È incredibile che, per il Governo, la priorità sia l’accorpamento delle Camere di Commercio. Un provvedimento che, anziché agevolare le imprese in un momento difficilissimo, rischia di lasciarle più sole limitando l’operatività di una realtà importantissima per il territorio e il tessuto economico. E peraltro, come è ormai cifra caratteristica dei decreti del premier Conte, è un’ulteriore decisione confusa e di difficile attuazione, che finisce con l’essere in contrasto con il ricorso presentato da Pavia al Tar che, di fatto, impedisce ogni possibile accorpamento. Ha ragione il presidente Auricchio quando sottolinea che “in questa fase le imprese avevano ancora bisogno di una Camera di Commercio attiva sul territorio”. Continuando, invece come si sta facendo ora, finiremo con il vedere realizzate le profezie di Pansa quando (ne L’Italia si è rotta) afferma che “Il nostro è un Paese perduto. Travolto dalla cattiva politica, da partiti e governi incompetenti”. Un lusso che non possiamo permetterci.

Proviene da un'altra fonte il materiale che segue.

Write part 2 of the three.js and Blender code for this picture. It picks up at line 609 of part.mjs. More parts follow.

Mai come ora serve la vicinanza alle imprese
Mai come ora è vero che le imprese non possono essere lasciate sole. In questi sei mesi la giunta camerale ha garantito contributi per tre milioni di euro, una risorsa preziosissima. Forse il premier e i suoi ministri hanno dimenticato che siamo ancora in piena emergenza (non solo per una possibile seconda ondata dei contagi). Si pensi, ad esempio, al tema degli ammortizzatori sociali per cercare di tutelare il lavoro e per accompagnare le aziende verso una ripresa che appare ancora lontanissima. Come Confcommercio abbiamo sempre sostenuto che fosse sbagliato l’obbligo di accorpamento (tanto più che le Camere di Commercio vivono del contributo associativo delle imprese). Renderlo obbligatorio in questo momento è così irresponsabile da rasentare la follia.

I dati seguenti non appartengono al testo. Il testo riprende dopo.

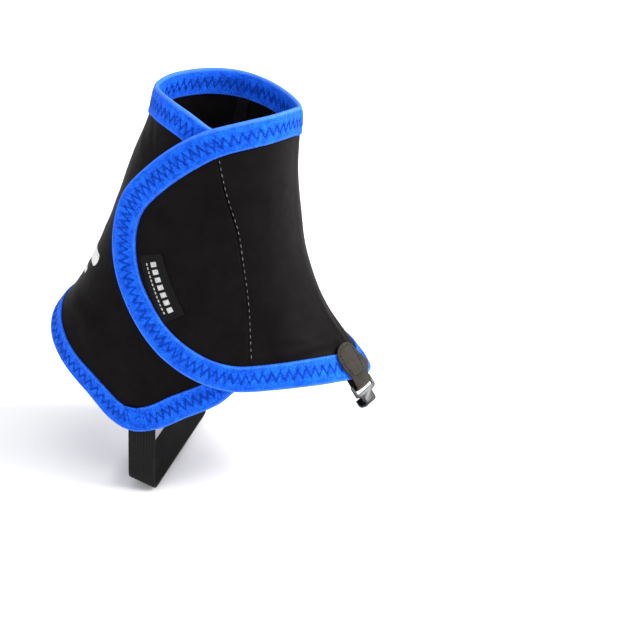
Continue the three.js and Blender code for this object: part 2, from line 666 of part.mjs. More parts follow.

Così si rischiano di perdere imprese e posti di lavoro
Questa nuova comunicazione del Governo sembra aggiungere un capitolo ad una cronaca di una morte annunciata, quella delle imprese. Le misure messe in campo dal premier e dai quattrocentocinquanta “esperti” con l’obiettivo di far ripartire il Paese producono, come unico effetto, danni gravissimi al sistema. Merito di decreti calati dall’alto, senza minimamente considerare le esigenze delle Associazioni di categoria e di tutte quelle partite Iva che, da sempre, lavorano per creare sviluppo e futuro all’Italia. C’è una realtà di totale abbandono che rischia di devastare un Paese e il suo sistema produttivo e distributivo. Mancano un progetto, una visione, coraggio politico. Solo gretta e insensata burocrazia. Non possiamo permetterci di continuare così.

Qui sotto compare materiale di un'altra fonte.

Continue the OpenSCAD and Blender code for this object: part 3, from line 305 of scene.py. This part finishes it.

Per ripartire occorre ascoltare anche le richieste delle realtà economiche
E lo diremo anche al viceministro Misiani, atteso in città il prossimo mercoledì. Chiederemo di bloccare il provvedimento e di ascoltare la richiesta dei territori. Lo capisca anche il Governo, anziché affidarsi solo ad “esperti” lontanissimi dalla vita reale e dal tessuto produttivo. Occorre confrontarsi in maniera più efficace e costruttiva con le esigenze delle piccole e medie imprese (la spina dorsale del Paese) per ritrovare una linea d’azione condivisa, concreta, efficace. Solo così (e non con proclami senza alcuna logica) potremo ricostruire la speranza e il futuro.